The background sky is selected at random from an extensive collection of HDR sky textures ranging from clear to heavily overcast conditions. Both the background illumination strength and azimuthal rotation about the global Z-axis are randomized, allowing the apparent sun position to vary freely over \(360 ^{\circ}\) around the vessels and the introduction of day/night effects.
\par To simulate fog, we enclose the scene in a large volumetric container and employ Blender’s Mie scattering model. For each ground‑truth (clear‑weather) scene, we sample an aerosol particle diameter from the log-normal distribution shown in Fig. ~\ref{fig:lognormal}, centered around \(5 \space \mu m\) with a range of \(1-25 \space \mu m\). For this fixed aerosol size, we then generate \(10\) foggy variants using stratified random sampling of the fog density, where density values are drawn from a distribution proportional to \(1/visibility\). This ensures a controlled progression from light to dense fog while maintaining physical consistency.

\begin{figure}[t]
  \centering
  \rule{0.9\linewidth}{0pt}
   \includegraphics[width=1.0\linewidth]{figures/Lognormal_fog_diameter.png}

   \caption{The log-normal distribution used for sampling the aerosol size. It is centered around \(5 \space \mu m\), has a range of \(1-25 \space \mu m\) and \(\sigma = 0.5\)}
   \label{fig:lognormal}
\end{figure}

\par In contrast to most existing synthetic fog datasets \cite{reside} \cite{dehamer} \cite{dcp_kaiming_he}, which rely on the classical atmospheric scattering model and therefore simulate only single‑scattering events along each ray, our dataset incorporates full volumetric Mie scattering with multiple scattering per ray. As a result, light undergoes repeated scattering interactions as it travels through the fog volume, causing significantly stronger attenuation and yielding darker, denser, and more realistic fog for the same aerosol concentration. This behavior closely reflects real‑world light transport in maritime environments, where multiple scattering dominates visibility loss. Consequently, our dataset provides a more physically faithful representation of fog, improving the reliability of supervised learning for defogging and visibility‑restoration tasks. We mention here that for the time being we neglect absorption effects.
\par For every scene instance, we additionally output a depth map, a segmentation map, and a JSON file containing all metadata required for exact scene reconstruction. All ground‑truth and foggy images are saved as \(8\)‑bit RGBA PNG files, while depth and segmentation maps are stored as \(32\)‑bit EXR files.
Each iteration therefore yields one clear ground‑truth scene together with \(10\) physically accurate fog realizations of identical geometry, lighting, ocean conditions, and camera parameters.
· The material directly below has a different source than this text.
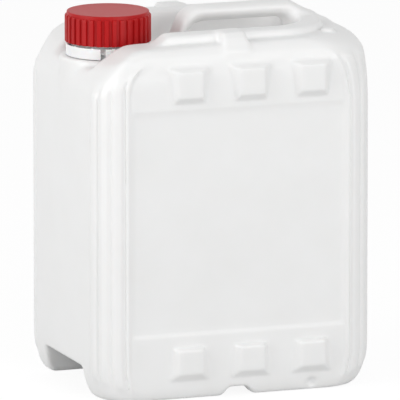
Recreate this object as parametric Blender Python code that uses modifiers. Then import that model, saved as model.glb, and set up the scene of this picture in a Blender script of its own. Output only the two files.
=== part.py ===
"""Stackable ten litre jerrycan: a blow-moulded container with a hollow handle and a threaded neck,
and a push-and-turn closure made of an outer cap, an inner cap, a sealing disc and a tamper ring.

Metres, +Z up. The origin is the middle of the base. The neck stands at -X and the handle runs
along X. The container is symmetric about the plane Y = 0.
"""

import math

import bmesh
import bpy
from mathutils import Matrix, Vector

# Container body
BODY_WIDTH = 0.241
BODY_DEPTH = 0.184
SHOULDER_HEIGHT = 0.2935
WALL = 0.0015
CORNER_RADIUS = 0.0277
END_TOP_RUN = 0.0165
END_TOP_RISE = 0.014
SIDE_TOP_RUN = 0.013
SIDE_TOP_RISE = 0.0235
TOP_CORNER_RADIUS = 0.065
TOP_CORNER_RISE = 0.040
NECK_END_FOOT_RUN = 0.011
GRIP_END_FOOT_RUN = 0.016
END_FOOT_RISE = 0.035
SIDE_FOOT_RUN = 0.004
SIDE_FOOT_RISE = 0.0125

# Slopes over the neck end, each an angle and how far below the shoulder it starts at the end face:
# two of the shoulder and the one where the rails begin
STEEP_SLOPE_ANGLE = math.radians(35.4)
STEEP_SLOPE_DROP = 0.0273
GENTLE_SLOPE_ANGLE = math.radians(1.4)
GENTLE_SLOPE_DROP = 0.0042
RAIL_RAMP_ANGLE = math.radians(38.9)
RAIL_RAMP_DROP = 0.0504
SLOPE_RIM_END_RUN = 0.0177
SLOPE_RIM_SIDE_RUN = 0.0025
SLOPE_RIM_RISE = 0.0195

# Valley between the rails
VALLEY_DEPTH = 0.0235
VALLEY_SIDE_ROOM = 0.0097
VALLEY_DRAFT = 0.004
VALLEY_FOOT_RADIUS = 0.006
VALLEY_END_MARGIN = 0.0405
VALLEY_END_RADIUS = 0.037

# Raised platform that the valley divides into two stacking rails
PLATFORM_RISE = 0.005
PLATFORM_SIDE_MARGIN = 0.0205
PLATFORM_NECK_MARGIN = 0.0445
PLATFORM_GRIP_MARGIN = 0.0205
PLATFORM_BOW = 0.050
PLATFORM_CORNER = 0.008
PLATFORM_EDGE_RADIUS = 0.004
PLATFORM_ROOT = 0.012

# Stacking lugs on the long edges, studs on the shoulder, and the notches and pockets that match them
LUG_WIDTH = 0.0215
LUG_RISE = 0.002
LUG_CREST_MARGIN = 0.0075
LUG_REACH_MARGIN = 0.0023
LUG_SHELF_MARGIN = 0.0085
LUG_DROP = 0.0155
LUG_TOE = 0.0068
LUG_SLOPE = 0.004
LUG_EDGE_RADIUS = 0.0015
STUD_END_MARGIN = 0.0317
STUD_SIDE_MARGIN = 0.0295
STUD_RADIUS = 0.0058
STUD_RISE = 0.0022
STUD_EDGE = 0.0012
NOTCH_WIDTH = 0.028
NOTCH_TOP_WIDTH = 0.015
NOTCH_HEIGHT = 0.0075
POCKET_MARGIN = 0.0237
POCKET_OUT = 0.0025
POCKET_HEIGHT = 0.0055
POCKET_RADIUS = 0.006

# Handle
HANDLE_RISE = 0.017
HANDLE_HALF_WIDTH = 0.0125
HANDLE_NECK_GAP = 0.0055
HANDLE_LEG_LEAN = math.radians(23)
HANDLE_BEND_RADIUS = 0.020
HANDLE_CROWN = 0.005
RAMP_START_MARGIN = 0.0433
RAMP_END_MARGIN = 0.0115
RAMP_DROP = 0.0185
RAMP_BEND_RADIUS = 0.012
RAMP_TOE_MARGIN = 0.003
RAMP_TOE_RISE = 0.008
GRIP_DROP = 0.0145
GRIP_LEG_THICKNESS = 0.0152
GRIP_END_MARGIN = 0.051
GRIP_END_LEAN = math.radians(18)
GRIP_BEND_RADIUS = 0.011
GRIP_END_RADIUS = 0.005
GRIP_FLARE = 0.0065
HANDLE_ROOT = 0.006

# Pads on the wide faces
PAD_COUNT = 3
PADS_END_MARGIN = 0.0395
PAD_OFFSET = 0.0099
PAD_GAP = 0.0183
PAD_TAPER = 0.0069
PAD_HEIGHT = 0.0295
PAD_BEVEL = 0.0083
PAD_PROUD = 0.006
PAD_ROOT = 0.002
UPPER_PADS_DROP = 0.031
LOWER_PADS_MIDDLE = 0.0295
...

This process enables the large‑scale generation of paired (GT, foggy) image sets as shown in Fig. ~\ref{fig:fogging}. \par Ultimately, the goal is to produce thousands of such samples to form a comprehensive maritime dataset suitable for training and evaluating defogging and visibility‑restoration models.


\subsection{Curriculum Training}

\begin{figure*}[t]
  \centering
   \includegraphics[width=1.0\linewidth]{figures/curriculum_figure.png}

   \caption{The proposed curriculum scheme. It consists of five stages, with each stage introducing more synthetic samples of increasing haze density.}
   \label{fig:curriculum}
\end{figure*}

\par We adopt a state-of-the-art dehazing architecture \cite{dehazeformer} as the backbone for our framework and introduce a five‑stage curriculum learning strategy that exploits the monotonic fog‑density structure of our synthetic dataset. We start by testing our approach on \(1\) new fog density level being introduced at each stage, but the end goal is to introduce two per stage, for a total of \(10\) fog density levels. The models remain unchanged architecturally; the curriculum acts solely at the data‑level, enabling staged exposure to increasingly severe fog conditions.
\par Training directly on heavily fogged images often leads to unstable gradients and suboptimal convergence, as dense haze severely obscures scene structure and attenuates high‑frequency details. Our synthetic dataset provides five fog levels per ground‑truth scene, ranging from light to extremely dense haze. This provides a natural ordering of difficulty, allowing the model to first learn basic restoration behavior under mild degradations before progressively addressing more complex scattering effects.
\par The curriculum consists of five stages, as shown in Fig. ~\ref{fig:curriculum}. Stage 1 uses only the lightest fog level. Subsequent stages incrementally add fog levels while retaining all previous ones, culminating in Stage 5, in which all five fog levels are included. Each training iteration draws uniformly from the available levels, and all samples remain in the form of independent (foggy image, ground‑truth) pairs. No multi‑input fusion or joint conditioning on multiple fog levels is used.
\par During Stage 1, the model learns fundamental contrast enhancement and low‑level feature extraction. Stage 2 introduces moderate haze, prompting the network to generalize beyond lightly degraded inputs. In Stage 3, medium fog levels introduce stronger scattering and color distortions, requiring the model to infer missing details. Stage 4 further increases difficulty by adding heavy fog, while Stage 5 exposes the network to the full distribution of degradations. This progression maintains stability by anchoring the training signal with easier examples even as more challenging ones are introduced.
\par Training hyperparameters, including the optimizer and learning‑rate schedule, remain fixed to ensure that improvements stem from the curriculum itself rather than modified optimization dynamics.